Visma-Lease a Bike general manager Richard Plugge is confident he will have the last laugh  (Kurt Desplenter / Belga Mag / Belga / AFP via Getty Images)

Plugge also raises the example of the “Control Room”, developed with title-sponsors Visma, a software firm, which centralised live race data by using AI software, as an example of its previous use within the team. The Control Room was eventually banned by Tour de France organisers ASO, citing technical regulations.

Visma’s new partnership with Mistral, however, appears to be the most extensive within the peloton. The team has developed a reputation for finding young talent — 20-year-old Brennan is the latest example — with Plugge desperate to defend that advantage.

“We are known as the Moneyball team,” says Plugge. “We started looking at scouting from this perspective around eight years ago — that’s how we found Jonas (Vingegaard) — but in the meantime, the progress and innovation in the world have grown so fast.

“So one of the first things we’re working on is updating our scouting. We think Mistral can play a big role for us in finding the successor of Wout or Jonas.”

How?

“You’re asking a non-technical guy,” he laughs. “Well, of course they need pure power, but there are also other aspects that make a really good rider. I want to know, before I hire a talent, what the probability is of them becoming that really good rider.

“The closer we get to a 100 per cent score, the better for me, because if there’s a misalignment there, we’ve paid a lot of money. Even one euro is a lot of money if it’s a failure.”

Can AI technology help Visma find the next Vingegaard or Van Aert? (Jasper Jacobs/Belga Mag/AFP via Getty Images)

But perhaps the most eyebrow-raising element of the partnership is its potential to influence race tactics. As well as the riders’ own numbers, Mistral’s technology is also able to analyse the pictures of race footage — helping to quantify the turbulent interior of the peloton in a way that challenges the human eye.

“So, we might look at a race like Omloop,” explains Plugge, which had taken place four days earlier. “Of course we’d always do an evaluation, but because there are so many data points, and also bias from me, or a sporting director, or a rider, it’s hard to tell what really happened.

“But from a data perspective, you can often have a better evaluation of a race. So you can make better choices if you can objectify those opinions that we might have.”

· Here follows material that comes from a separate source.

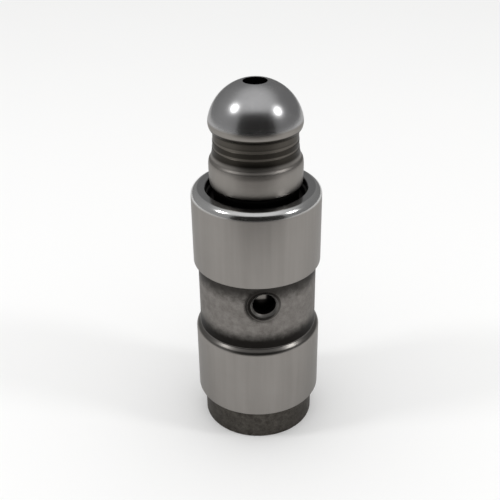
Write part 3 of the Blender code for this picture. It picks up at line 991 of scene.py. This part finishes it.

Examples include establishing whether to join a certain breakaway break, when to attempt to form echelons and split the peloton in crosswinds, or optimising the perfect timing for an attack.

“You could attack 80km before the finish line, be on the screen and ahead of the game for the next 10km, and even if you don’t win, everybody will say: ‘Oh, you did a great race.’ But was it really worth it?

“There’s a lot we cannot see because it’s happening in the peloton, but we have the data of all the riders, how much they’re pushing in certain sections. Maybe they’ve lost a lot of energy doing that, and although watts per kilo are of course important, how you use them is also important. Using the images and our power data, we can work out the efficiency of that attack, and answer whether they should have done something differently in the future or not.”

In other sports, AI has already played a role in off-pitch factors — but has generally stopped short of genuinely influencing live decision-making. That may change in cycling, where currently, teams have limits on how they are allowed to use the live data they generate, but which does not specifically preclude teams’ abilities to make in-the-moment strategic decisions.

Visma’s record of unearthing talent looks like it has continued with the rise of Matthew Brennan (David Pintens / Belga Mag / Belga / AFP via Getty Images)

At the moment, Visma use Mistral’s output as evidence to help the ultimate decision-maker, rather than the decision-maker in and of itself — but Plugge is open that this structure may change.

“There will be a tipping point moment, probably,” he says. “We are building this, and at some point, it may become a decision-making tool rather than an evaluation tool. It’s a method and a way of thinking — and it could be that there will be a moment we base our decisions on it.”

How have riders reacted to this? That they might question its output seems obvious. There has always been a sense that they are the only people who can truly know what happens in the bunch — but Mistral’s technology claims to challenge that assertion.

“They only get the result, let’s put it that way,” says Plugge. “But today they trust everything. Whatever (head of racing) Grischa (Niermann) says in the race, where he is better informed, and hopefully will have facts as well as opinions, will be from a point where he is better placed to give instructions. That’s better for riders.”

But it is undeniable that the AI boom comes with two competing emotions. Excitement is natural, yet for most, it sits alongside trepidation. Not for Plugge, who raises the film Moneyball, about the Oakland A’s’ embrace of analytics, as an example of how resistance will always be present before adaptation. He laughs at the suggestion that Broe is Visma’s version of Jonah Hill.

“We have to look towards the next step in innovation,” he says. “Patrick started our Moneyball system, but this is building on that, not just in scouting but performance and nutrition. People might see threats — that’s obvious in every innovation. But I’m looking at the positives, how we can use it better, how we can use it in the best possible way.”